Given records.
○ ○ ○ ○

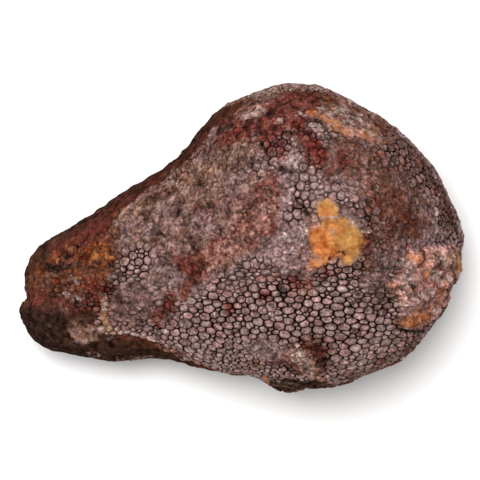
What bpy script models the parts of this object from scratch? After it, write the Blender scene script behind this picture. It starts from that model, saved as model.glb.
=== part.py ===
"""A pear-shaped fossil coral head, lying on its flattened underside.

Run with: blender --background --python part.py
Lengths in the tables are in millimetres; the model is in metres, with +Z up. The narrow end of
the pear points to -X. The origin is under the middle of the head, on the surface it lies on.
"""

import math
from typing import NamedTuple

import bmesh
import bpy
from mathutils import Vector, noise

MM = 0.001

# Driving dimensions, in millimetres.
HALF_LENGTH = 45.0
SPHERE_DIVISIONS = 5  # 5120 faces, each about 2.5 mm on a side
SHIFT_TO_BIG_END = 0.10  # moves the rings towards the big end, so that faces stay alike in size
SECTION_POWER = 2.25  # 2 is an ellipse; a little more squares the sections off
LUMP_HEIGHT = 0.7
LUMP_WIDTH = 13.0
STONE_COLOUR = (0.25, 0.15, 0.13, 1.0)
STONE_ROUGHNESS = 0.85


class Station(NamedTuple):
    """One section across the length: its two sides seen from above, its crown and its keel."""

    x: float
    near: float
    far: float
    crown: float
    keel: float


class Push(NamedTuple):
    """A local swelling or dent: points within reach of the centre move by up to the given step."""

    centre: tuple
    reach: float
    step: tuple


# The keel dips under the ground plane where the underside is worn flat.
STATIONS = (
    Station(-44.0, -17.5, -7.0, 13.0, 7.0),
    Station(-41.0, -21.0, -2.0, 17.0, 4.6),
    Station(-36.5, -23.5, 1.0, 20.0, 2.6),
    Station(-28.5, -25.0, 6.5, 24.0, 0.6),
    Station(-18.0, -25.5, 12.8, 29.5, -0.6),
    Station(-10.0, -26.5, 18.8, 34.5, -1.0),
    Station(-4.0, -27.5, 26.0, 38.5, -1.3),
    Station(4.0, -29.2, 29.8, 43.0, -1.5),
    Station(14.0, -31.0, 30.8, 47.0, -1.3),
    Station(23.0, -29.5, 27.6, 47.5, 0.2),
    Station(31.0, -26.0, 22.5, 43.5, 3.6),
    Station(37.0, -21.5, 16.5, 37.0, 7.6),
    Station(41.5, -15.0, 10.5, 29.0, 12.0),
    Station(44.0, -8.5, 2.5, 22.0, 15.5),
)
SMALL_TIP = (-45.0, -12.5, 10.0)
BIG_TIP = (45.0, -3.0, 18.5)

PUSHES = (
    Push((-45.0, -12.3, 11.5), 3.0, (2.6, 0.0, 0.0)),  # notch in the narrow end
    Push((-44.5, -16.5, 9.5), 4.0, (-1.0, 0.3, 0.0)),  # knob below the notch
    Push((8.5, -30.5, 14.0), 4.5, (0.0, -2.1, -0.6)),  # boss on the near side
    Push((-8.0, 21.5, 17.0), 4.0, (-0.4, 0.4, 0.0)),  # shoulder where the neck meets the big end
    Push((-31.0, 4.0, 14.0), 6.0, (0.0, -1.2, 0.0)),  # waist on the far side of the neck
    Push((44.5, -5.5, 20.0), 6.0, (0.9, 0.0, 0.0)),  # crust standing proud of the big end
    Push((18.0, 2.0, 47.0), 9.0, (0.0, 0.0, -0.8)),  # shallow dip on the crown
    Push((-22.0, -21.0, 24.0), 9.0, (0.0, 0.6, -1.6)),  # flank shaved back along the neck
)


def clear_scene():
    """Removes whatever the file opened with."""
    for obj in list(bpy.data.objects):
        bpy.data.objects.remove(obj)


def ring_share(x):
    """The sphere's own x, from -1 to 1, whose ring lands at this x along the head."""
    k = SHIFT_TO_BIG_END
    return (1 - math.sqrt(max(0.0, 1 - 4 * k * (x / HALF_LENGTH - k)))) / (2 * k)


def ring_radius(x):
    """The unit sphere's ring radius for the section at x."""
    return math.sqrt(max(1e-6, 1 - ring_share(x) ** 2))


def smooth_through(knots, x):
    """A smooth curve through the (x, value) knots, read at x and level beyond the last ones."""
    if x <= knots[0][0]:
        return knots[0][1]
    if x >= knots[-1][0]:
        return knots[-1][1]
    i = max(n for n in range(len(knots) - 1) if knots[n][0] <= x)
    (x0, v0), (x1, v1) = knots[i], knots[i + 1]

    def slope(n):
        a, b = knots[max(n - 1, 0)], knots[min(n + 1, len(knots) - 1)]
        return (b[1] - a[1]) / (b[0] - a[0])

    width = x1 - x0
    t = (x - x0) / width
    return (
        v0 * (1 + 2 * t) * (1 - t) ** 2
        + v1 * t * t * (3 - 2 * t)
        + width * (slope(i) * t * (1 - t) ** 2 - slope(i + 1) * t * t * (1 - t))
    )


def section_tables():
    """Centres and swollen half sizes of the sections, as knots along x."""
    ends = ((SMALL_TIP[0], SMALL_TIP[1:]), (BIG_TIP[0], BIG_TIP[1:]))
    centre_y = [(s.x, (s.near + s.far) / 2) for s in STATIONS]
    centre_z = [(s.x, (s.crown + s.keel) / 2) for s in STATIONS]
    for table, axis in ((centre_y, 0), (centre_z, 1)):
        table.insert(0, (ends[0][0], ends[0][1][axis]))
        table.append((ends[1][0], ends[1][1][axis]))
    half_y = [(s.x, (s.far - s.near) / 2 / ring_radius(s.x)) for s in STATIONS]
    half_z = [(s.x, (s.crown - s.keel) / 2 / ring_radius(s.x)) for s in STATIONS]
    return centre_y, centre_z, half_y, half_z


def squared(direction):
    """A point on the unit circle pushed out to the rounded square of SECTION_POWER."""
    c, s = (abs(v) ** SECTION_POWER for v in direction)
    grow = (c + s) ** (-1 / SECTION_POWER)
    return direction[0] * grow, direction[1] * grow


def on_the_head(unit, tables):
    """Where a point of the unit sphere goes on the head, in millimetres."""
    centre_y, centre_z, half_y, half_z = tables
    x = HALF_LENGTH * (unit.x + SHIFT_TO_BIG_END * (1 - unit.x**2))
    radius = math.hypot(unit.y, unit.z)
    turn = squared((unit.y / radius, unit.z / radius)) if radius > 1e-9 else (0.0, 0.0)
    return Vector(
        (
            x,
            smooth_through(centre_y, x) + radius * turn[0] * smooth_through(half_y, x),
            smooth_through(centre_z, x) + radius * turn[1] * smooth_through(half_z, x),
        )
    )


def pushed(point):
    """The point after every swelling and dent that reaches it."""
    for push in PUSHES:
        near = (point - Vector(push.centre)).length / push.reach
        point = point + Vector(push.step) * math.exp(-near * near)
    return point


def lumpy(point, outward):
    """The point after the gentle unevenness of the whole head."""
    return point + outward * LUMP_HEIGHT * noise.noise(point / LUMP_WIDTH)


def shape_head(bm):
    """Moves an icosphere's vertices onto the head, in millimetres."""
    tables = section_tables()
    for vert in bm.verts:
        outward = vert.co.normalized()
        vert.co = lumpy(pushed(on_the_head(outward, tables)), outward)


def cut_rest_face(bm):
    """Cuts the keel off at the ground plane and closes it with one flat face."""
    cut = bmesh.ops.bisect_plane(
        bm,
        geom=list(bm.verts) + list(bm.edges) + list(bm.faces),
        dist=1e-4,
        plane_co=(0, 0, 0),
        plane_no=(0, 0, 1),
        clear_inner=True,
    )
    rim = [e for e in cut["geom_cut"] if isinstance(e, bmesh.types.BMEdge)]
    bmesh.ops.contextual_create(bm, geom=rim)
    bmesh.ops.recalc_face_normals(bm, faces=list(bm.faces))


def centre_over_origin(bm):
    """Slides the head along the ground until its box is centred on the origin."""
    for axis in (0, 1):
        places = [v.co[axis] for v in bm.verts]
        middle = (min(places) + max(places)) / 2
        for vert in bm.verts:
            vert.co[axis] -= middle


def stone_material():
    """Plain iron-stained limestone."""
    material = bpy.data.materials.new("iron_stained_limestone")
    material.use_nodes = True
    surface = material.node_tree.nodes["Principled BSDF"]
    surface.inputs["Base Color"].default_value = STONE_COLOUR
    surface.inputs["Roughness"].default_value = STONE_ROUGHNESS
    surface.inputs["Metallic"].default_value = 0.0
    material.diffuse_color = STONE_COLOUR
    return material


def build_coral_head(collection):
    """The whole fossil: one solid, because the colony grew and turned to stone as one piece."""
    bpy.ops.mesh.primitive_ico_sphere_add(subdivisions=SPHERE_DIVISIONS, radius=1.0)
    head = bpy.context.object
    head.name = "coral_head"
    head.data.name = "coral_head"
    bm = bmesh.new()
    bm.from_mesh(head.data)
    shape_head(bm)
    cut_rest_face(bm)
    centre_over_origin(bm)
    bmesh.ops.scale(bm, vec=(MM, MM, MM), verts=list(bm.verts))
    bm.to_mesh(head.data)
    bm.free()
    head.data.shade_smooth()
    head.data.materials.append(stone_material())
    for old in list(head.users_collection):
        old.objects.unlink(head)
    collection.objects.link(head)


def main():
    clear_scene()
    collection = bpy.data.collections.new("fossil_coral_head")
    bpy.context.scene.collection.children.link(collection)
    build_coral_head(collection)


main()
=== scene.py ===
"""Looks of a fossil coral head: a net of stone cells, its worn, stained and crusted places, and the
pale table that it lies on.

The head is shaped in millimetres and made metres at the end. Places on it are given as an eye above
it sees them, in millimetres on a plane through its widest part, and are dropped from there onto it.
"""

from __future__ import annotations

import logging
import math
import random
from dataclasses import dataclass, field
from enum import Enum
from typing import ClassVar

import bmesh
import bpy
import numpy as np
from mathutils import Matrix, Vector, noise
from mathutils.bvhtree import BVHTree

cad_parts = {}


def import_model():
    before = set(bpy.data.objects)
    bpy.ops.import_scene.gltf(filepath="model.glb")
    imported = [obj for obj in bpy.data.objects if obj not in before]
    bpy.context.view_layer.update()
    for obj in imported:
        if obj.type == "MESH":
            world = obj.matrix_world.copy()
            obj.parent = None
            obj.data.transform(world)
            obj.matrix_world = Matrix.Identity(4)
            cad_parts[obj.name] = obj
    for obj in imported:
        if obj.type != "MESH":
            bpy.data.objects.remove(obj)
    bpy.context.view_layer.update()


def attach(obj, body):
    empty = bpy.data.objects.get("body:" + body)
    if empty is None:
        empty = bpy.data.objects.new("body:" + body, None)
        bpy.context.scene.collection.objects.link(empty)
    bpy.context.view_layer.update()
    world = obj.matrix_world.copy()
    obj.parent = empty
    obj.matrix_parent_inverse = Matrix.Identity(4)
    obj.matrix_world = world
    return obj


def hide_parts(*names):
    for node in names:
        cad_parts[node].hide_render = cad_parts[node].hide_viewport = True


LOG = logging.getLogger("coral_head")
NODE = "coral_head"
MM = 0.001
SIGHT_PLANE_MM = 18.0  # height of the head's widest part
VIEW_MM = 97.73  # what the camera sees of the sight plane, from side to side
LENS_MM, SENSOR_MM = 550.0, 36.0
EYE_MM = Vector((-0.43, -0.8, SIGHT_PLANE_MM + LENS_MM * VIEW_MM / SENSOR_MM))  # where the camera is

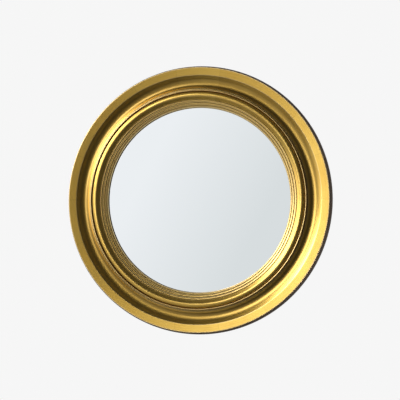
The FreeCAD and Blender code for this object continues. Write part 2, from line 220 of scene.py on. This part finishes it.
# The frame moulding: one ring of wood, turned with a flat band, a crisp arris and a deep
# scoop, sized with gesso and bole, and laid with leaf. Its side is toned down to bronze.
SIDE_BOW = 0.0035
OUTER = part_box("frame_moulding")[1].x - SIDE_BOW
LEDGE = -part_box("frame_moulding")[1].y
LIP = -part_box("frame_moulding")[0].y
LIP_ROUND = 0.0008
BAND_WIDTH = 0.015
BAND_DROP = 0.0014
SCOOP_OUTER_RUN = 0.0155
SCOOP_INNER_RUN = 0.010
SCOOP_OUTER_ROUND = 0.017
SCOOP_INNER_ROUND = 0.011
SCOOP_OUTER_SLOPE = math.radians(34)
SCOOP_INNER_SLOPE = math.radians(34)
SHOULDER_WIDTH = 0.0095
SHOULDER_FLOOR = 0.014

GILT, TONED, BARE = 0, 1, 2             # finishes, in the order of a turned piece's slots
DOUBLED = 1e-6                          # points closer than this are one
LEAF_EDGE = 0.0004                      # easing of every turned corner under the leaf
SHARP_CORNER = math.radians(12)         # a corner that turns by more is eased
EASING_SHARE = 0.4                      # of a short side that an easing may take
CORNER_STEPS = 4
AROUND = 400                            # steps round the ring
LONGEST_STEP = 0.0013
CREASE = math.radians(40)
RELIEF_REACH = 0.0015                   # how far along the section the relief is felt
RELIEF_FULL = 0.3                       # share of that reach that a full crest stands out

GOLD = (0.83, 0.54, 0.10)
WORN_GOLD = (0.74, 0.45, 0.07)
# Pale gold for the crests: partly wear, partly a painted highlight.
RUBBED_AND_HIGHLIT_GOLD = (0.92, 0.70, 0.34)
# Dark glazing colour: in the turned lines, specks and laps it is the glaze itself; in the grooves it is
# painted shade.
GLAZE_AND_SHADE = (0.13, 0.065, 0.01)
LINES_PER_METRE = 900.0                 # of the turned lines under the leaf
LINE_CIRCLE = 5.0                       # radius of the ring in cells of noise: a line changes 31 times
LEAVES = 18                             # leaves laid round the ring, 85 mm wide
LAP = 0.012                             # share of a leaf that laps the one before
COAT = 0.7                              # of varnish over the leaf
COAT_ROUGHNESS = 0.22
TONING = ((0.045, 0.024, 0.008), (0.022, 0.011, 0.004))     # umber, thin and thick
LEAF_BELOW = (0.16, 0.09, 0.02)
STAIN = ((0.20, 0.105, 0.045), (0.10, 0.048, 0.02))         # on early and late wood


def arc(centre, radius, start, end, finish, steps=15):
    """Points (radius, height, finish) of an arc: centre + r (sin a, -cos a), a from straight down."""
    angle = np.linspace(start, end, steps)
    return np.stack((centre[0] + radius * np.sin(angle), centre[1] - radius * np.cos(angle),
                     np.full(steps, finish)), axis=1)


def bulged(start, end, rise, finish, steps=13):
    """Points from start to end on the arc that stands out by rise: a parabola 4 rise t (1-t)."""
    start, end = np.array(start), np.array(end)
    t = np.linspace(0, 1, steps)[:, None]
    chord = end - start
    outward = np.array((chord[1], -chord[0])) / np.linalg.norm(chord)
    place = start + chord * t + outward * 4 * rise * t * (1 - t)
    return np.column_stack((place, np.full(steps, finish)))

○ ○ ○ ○

Directive.
From the entries above, copy each line holding "names".

Written response.
def hide_parts(*names):
    for node in names:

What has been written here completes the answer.